Comment écrire les dialogues dans un roman ?
- dblamourdesmots
- il y a 5 jours
- 8 min de lecture
Voici la retranscription d’une conversation avec Charlotte de Je vous lis, correctrice et bêta-lectrice professionnelle, à propos des dialogues dans un roman. Rien de mieux qu'une vraie conversation pour t'indiquer comment en écrire une dans ton propre roman, n'est-ce pas ?
— Eh ! Dis-moi, Charlotte. Toi aussi, tes auteur.es ont des soucis avec les dialogues ?
— Yep !
Charlotte leva ses deux pouces en l’air, marquant le début de cet échange prometteur. J’étais, quant à moi, tout sourire à l’idée de discuter avec mon amie.
— C’est l’une des choses que je reprends le plus en tant que correctrice.
— Ah ouais ? Eh bah écoute, en tant que bêta-lectrice, c’est pareil.
— Et si on leur donnait des petits tips pour les aider ?
— Carrément, je pense que ça pourrait être sympa d’allier nos deux expertises ! Quel est le problème principal que tu rencontres chez tes auteur.es ?
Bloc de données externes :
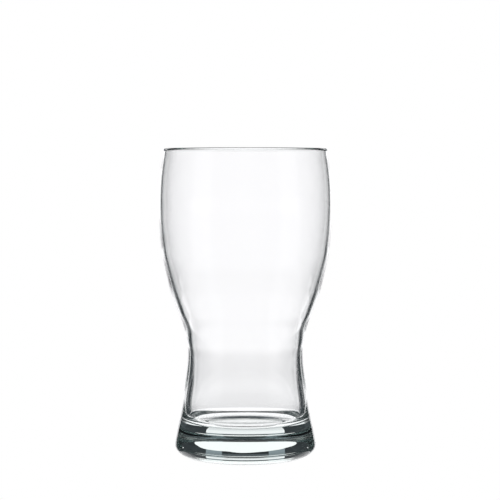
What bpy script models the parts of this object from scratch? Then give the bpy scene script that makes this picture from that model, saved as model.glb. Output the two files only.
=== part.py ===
"""A waisted pint glass: one piece of clear soda-lime glass, turned from a single closed outline.

Metres, +Z up. The origin is on the glass's axis, in the plane of the foot's bearing ring.
"""

import math

import bpy

HEIGHT = 0.1607

# The outside wall, as stations of (height, radius, lean). The lean is how much the radius grows
# for each unit of height, so it is 0 at the waist and the bulge.
FOOT = (0.0069, 0.03675, -0.14)
SKIRT = (0.0300, 0.03245, -0.075)
WAIST = (0.0539, 0.02995, 0.0)
SHOULDER = (0.0720, 0.03355, 0.36)
FLANK = (0.0900, 0.03995, 0.22)
BOWL = (0.1100, 0.04395, 0.10)
BULGE = (0.1297, 0.04510, 0.0)
NECK = (0.1480, 0.04425, -0.11)
COLLAR = (0.1595, 0.04255, -0.10)
OUTSIDE = (FOOT, SKIRT, WAIST, SHOULDER, FLANK, BOWL, BULGE, NECK, COLLAR)

# The inside wall, as stations of the same kind. It is near straight above the thick floor, where
# the outside flares to the foot, and then follows the outside, 2.8 mm in at the shoulder and
# 1.4 mm in under the rim.
INSIDE = (
    (0.0220, 0.02945, -0.06),
    (0.0330, 0.02850, -0.11),
    (0.0450, 0.02750, -0.05),
    (0.0560, 0.02760, 0.09),
    (0.0660, 0.02890, 0.27),
    (0.0760, 0.03235, 0.36),
    (0.0900, 0.03735, 0.27),
    (0.1080, 0.04165, 0.14),
    (0.1300, 0.04340, 0.0),
    (0.1480, 0.04265, -0.10),
    (0.1595, 0.04120, -0.12),
)

# The fire-polished rim is rounded, a little more on its outside.
RIM_TUCK = 0.0002

# The solid floor and the rounded corner between it and the inside wall.
FLOOR_HEIGHT = 0.0175
FLOOR_CORNER = 0.0048
FLOOR_HANDLE = 0.60
WALL_HANDLE = 0.55

# The heel, from the foot's widest point to the flat bearing ring, and the recess inside the ring.
HEEL_DROP = 0.60
HEEL_SPREAD = 0.50
RING_OUTER_RADIUS = 0.0283
RING_INNER_RADIUS = 0.0225
LIP_ROUNDING = 0.0005
RECESS_SLOPE = 85.0
RECESS_DEPTH = 0.0030
RECESS_FILLET = 0.0020

# How finely the outline is divided, and how many flats go round it.
WALL_STEPS = 3
CORNER_STEPS = 4
RIM_STEPS = 8
HEEL_STEPS = 6
FILLET_STEPS = 3
ROUND_STEPS = 60
MERGE_DISTANCE = 0.00005

GLASS_COLOUR = (0.90, 0.94, 0.93, 1.0)
GLASS_ROUGHNESS = 0.02
GLASS_IOR = 1.52


def wall(stations):
    """Points (radius, height) on a smooth curve through stations of (height, radius, lean)."""
    points = []
    for (low, r_low, lean_low), (high, r_high, lean_high) in zip(stations, stations[1:]):
        rise = high - low
        for step in range(WALL_STEPS):
            t = step / WALL_STEPS
            radius = (
                (2 * t**3 - 3 * t**2 + 1) * r_low
                + (t**3 - 2 * t**2 + t) * rise * lean_low
                + (3 * t**2 - 2 * t**3) * r_high
                + (t**3 - t**2) * rise * lean_high
            )
            points.append((radius, low + t * rise))
    points.append((stations[-1][1], stations[-1][0]))
    return points


def bend(points, steps):
    """Points on the cubic curve whose two ends and two handles are given."""
    curve = []
    for step in range(steps + 1):
        t = step / steps
        shares = ((1 - t) ** 3, 3 * t * (1 - t) ** 2, 3 * t**2 * (1 - t), t**3)
        curve.append(tuple(sum(share * point[axis] for share, point in zip(shares, points)) for axis in (0, 1)))
    return curve


def rounded(start, corner, end, size):
    """Points round a corner between two straight runs, starting and ending size away from it."""
    ends, handles = [], []
    for point in (start, end):
        share = min(size / math.dist(point, corner), 0.49)
        near = tuple(c + (p - c) * share for p, c in zip(point, corner))
        ends.append(near)
        handles.append(tuple((p + 2 * c) / 3 for p, c in zip(near, corner)))
    return bend((ends[0], handles[0], handles[1], ends[1]), FILLET_STEPS)


def inside_outline():
    """From the axis across the drinking floor, round its corner and up the inside wall."""
    wall_height, wall_radius, lean = INSIDE[0]
    flat = wall_radius - FLOOR_CORNER
    rise = (wall_height - FLOOR_HEIGHT) * WALL_HANDLE
    corner = bend((
        (flat, FLOOR_HEIGHT),
        (flat + FLOOR_CORNER * FLOOR_HANDLE, FLOOR_HEIGHT),
        (wall_radius - rise * lean, wall_height - rise),
        (wall_radius, wall_height),
    ), CORNER_STEPS)
    return [(0.0, FLOOR_HEIGHT)] + corner[:-1] + wall(INSIDE)


def rim_outline():
    """Over the rounded rim, from the inside wall to the outside wall."""
    height, inner_radius, inner_lean = INSIDE[-1]
    _, outer_radius, outer_lean = COLLAR
    reach = (HEIGHT - height) / 0.75
    rim = bend((
        (inner_radius, height),
        (inner_radius + inner_lean * reach, height + reach),
        (outer_radius + outer_lean * reach - RIM_TUCK, height + reach),
        (outer_radius, height),
    ), RIM_STEPS)
    return rim[1:]


def outside_outline():
    """Down the outside wall and round the heel to the bearing ring."""
    foot_height, foot_radius, lean = FOOT
    heel = bend((
        (foot_radius, foot_height),
        (foot_radius - lean * foot_height * HEEL_DROP, foot_height * (1 - HEEL_DROP)),
        (RING_OUTER_RADIUS + (foot_radius - RING_OUTER_RADIUS) * HEEL_SPREAD, 0.0),
        (RING_OUTER_RADIUS, 0.0),
    ), HEEL_STEPS)
    return wall(OUTSIDE)[-2:0:-1] + heel


def underside_outline():
    """Across the bearing ring, round its inner edge, up into the recess and across to the axis."""
    ring, edge = (RING_OUTER_RADIUS, 0.0), (RING_INNER_RADIUS, 0.0)
    top = (RING_INNER_RADIUS - RECESS_DEPTH / math.tan(math.radians(RECESS_SLOPE)), RECESS_DEPTH)
    middle = (0.0, RECESS_DEPTH)
    return rounded(ring, edge, top, LIP_ROUNDING) + rounded(edge, top, middle, RECESS_FILLET) + [middle]


def glass_material():
    """Clear soda-lime glass with a faint green-grey tint."""
    material = bpy.data.materials.new("clear_glass")
    material.use_nodes = True
    shader = material.node_tree.nodes["Principled BSDF"]
    shader.inputs["Base Color"].default_value = GLASS_COLOUR
    shader.inputs["Metallic"].default_value = 0.0
    shader.inputs["Roughness"].default_value = GLASS_ROUGHNESS
    shader.inputs["IOR"].default_value = GLASS_IOR
    shader.inputs["Transmission Weight"].default_value = 1.0
    return material


def glass_body():
    """The whole glass: its closed outline, turned round the Z axis by a Screw modifier."""
    outline = inside_outline() + rim_outline() + outside_outline() + underside_outline()
    corners = [(radius, 0.0, height) for radius, height in outline]
    edges = [(index, index + 1) for index in range(len(corners) - 1)]
    mesh = bpy.data.meshes.new("glass_body")
    mesh.from_pydata(corners, edges, [])
    mesh.materials.append(glass_material())
    body = bpy.data.objects.new("glass_body", mesh)
    bpy.context.collection.objects.link(body)

    turn = body.modifiers.new("turn", "SCREW")
    turn.axis = "Z"
    turn.angle = math.radians(360)
    turn.screw_offset = 0.0
    turn.steps = ROUND_STEPS
    turn.render_steps = ROUND_STEPS
    turn.use_merge_vertices = True
    turn.merge_threshold = MERGE_DISTANCE
    turn.use_smooth_shade = True
    return body


for leftover in list(bpy.data.objects):
    bpy.data.objects.remove(leftover)
glass_body()
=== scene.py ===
"""A clear waisted pint glass on a plain white floor, in soft studio light from behind.

Metres, +Z up. The studio's cards hang on an empty that turns with the camera, so that the glass is
lit from behind in every view.
"""

import math

import bpy
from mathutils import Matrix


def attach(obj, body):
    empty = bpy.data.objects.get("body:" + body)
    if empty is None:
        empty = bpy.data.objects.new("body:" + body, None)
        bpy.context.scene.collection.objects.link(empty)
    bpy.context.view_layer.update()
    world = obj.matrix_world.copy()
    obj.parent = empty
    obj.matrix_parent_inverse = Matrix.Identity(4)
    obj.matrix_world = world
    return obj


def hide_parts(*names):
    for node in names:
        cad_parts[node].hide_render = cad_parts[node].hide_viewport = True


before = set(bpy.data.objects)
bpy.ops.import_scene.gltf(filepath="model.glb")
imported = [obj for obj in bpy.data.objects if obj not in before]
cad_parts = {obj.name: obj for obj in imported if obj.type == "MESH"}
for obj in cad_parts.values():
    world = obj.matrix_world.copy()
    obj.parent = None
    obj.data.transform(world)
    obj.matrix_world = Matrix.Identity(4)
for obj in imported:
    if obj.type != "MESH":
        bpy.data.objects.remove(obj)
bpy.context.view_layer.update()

# ---------------------------------------------------------------- the glass's outline, in metres

HEIGHT = 0.1607

# Stations of (height, radius, lean), joined by smooth curves. The lean is the radius gained for
# each unit of height.
OUTSIDE = (
    (0.0069, 0.03675, -0.14),
    (0.0300, 0.03245, -0.075),
    (0.0539, 0.02995, 0.0),
    (0.0720, 0.03355, 0.36),
    (0.0900, 0.03995, 0.22),
    (0.1100, 0.04395, 0.10),
    (0.1297, 0.04510, 0.0),
    (0.1480, 0.04425, -0.11),
    (0.1595, 0.04255, -0.10),
)
INSIDE = (
    (0.0220, 0.02945, -0.06),
    (0.0330, 0.02850, -0.11),
    (0.0450, 0.02750, -0.05),
    (0.0560, 0.02760, 0.09),
    (0.0660, 0.02890, 0.27),
    (0.0760, 0.03235, 0.36),
    (0.0900, 0.03735, 0.27),
    (0.1080, 0.04165, 0.14),
    (0.1300, 0.04340, 0.0),
    (0.1480, 0.04265, -0.10),
    (0.1595, 0.04120, -0.12),
)

# The solid floor and the rounded corner between it and the inside wall.
FLOOR_HEIGHT = 0.0175
FLOOR_CORNER = 0.0048
FLOOR_HANDLE = 0.60
WALL_HANDLE = 0.55

# The heel, from the foot's widest point to the flat bearing ring, and the recess inside the ring.
HEEL_DROP = 0.60
HEEL_SPREAD = 0.50
RING_OUTER_RADIUS = 0.0283
RING_INNER_RADIUS = 0.0225
LIP_ROUNDING = 0.0005
RECESS_SLOPE = 85.0
RECESS_DEPTH = 0.0030
RECESS_FILLET = 0.0020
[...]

— Eh bien… commença-t-elle, sa bouche de côté, les yeux regardant le plafond. Il y en a beaucoup qui me disent qu’ils ne savent pas quoi raconter dans leurs dialogues. Tu aurais des conseils à leur donner pour ça, toi ?
Assise à mon bureau, je réfléchis quelques secondes avant de répondre :
— Celui qui me vient direct à l’esprit, c’est de chercher à quoi sert la conversation au sein de ce chapitre et pour le roman en général. Donc on oublie de faire parler les personnages en mode : « bonjour », « bonsoir », « comment ça va ? », parce que ça, le lecteur n’a pas besoin de le lire ; c’est assez évident pour lui.
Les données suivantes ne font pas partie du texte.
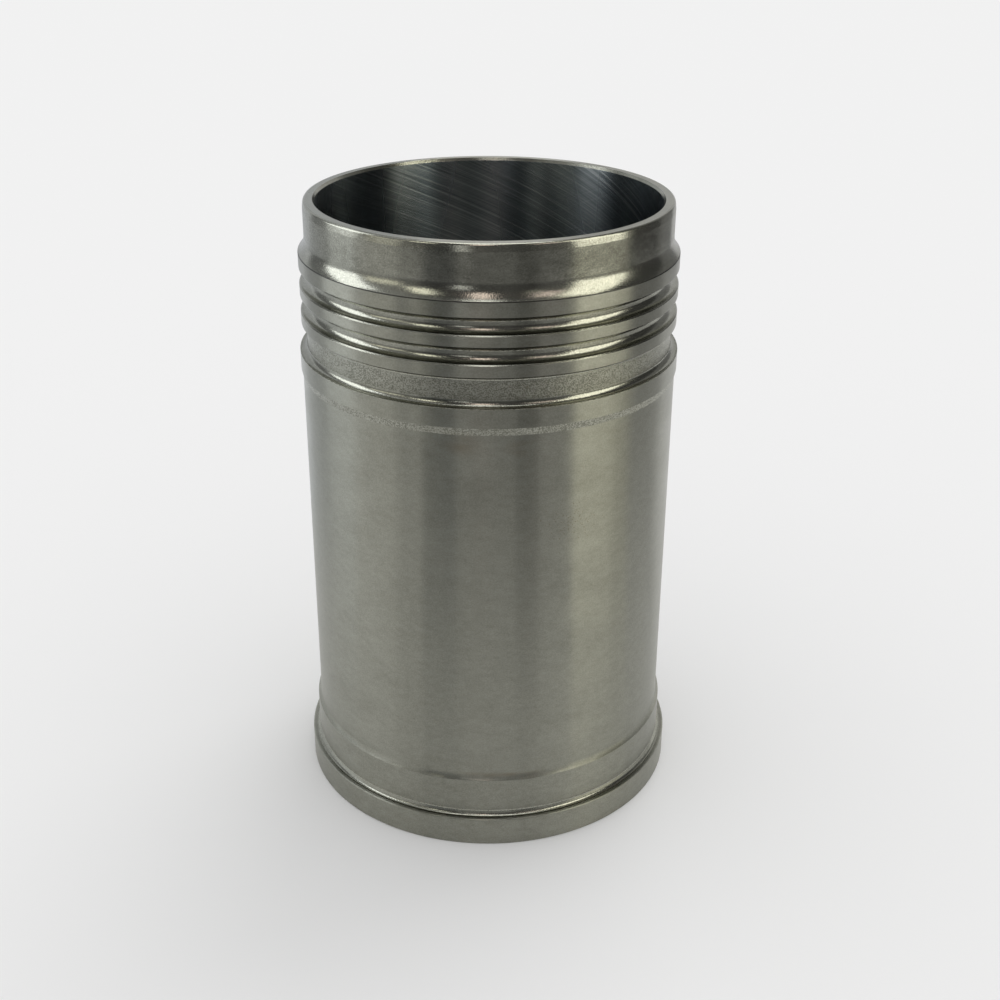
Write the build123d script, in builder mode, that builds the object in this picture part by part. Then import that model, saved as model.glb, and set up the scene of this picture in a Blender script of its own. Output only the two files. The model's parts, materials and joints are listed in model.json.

— Ouais, et je dirais même que c’est redondant, car ça ralentit le rythme. D’accord, c’est réaliste. Dans la vraie vie, on introduit nos échanges, mais dans un roman, ça rompt la dynamique de la narration.
— Exactement ! D’ailleurs, dans un roman de fiction, tout est réfléchi. Chaque élément doit avoir sa place pour une raison qu’il faut pouvoir justifier derrière.
— À ça, je te répondrai qu’il faut « un temps pour chaque chose et chaque chose à sa place », lança Charlotte, un sourire aux lèvres, fière de sa réplique.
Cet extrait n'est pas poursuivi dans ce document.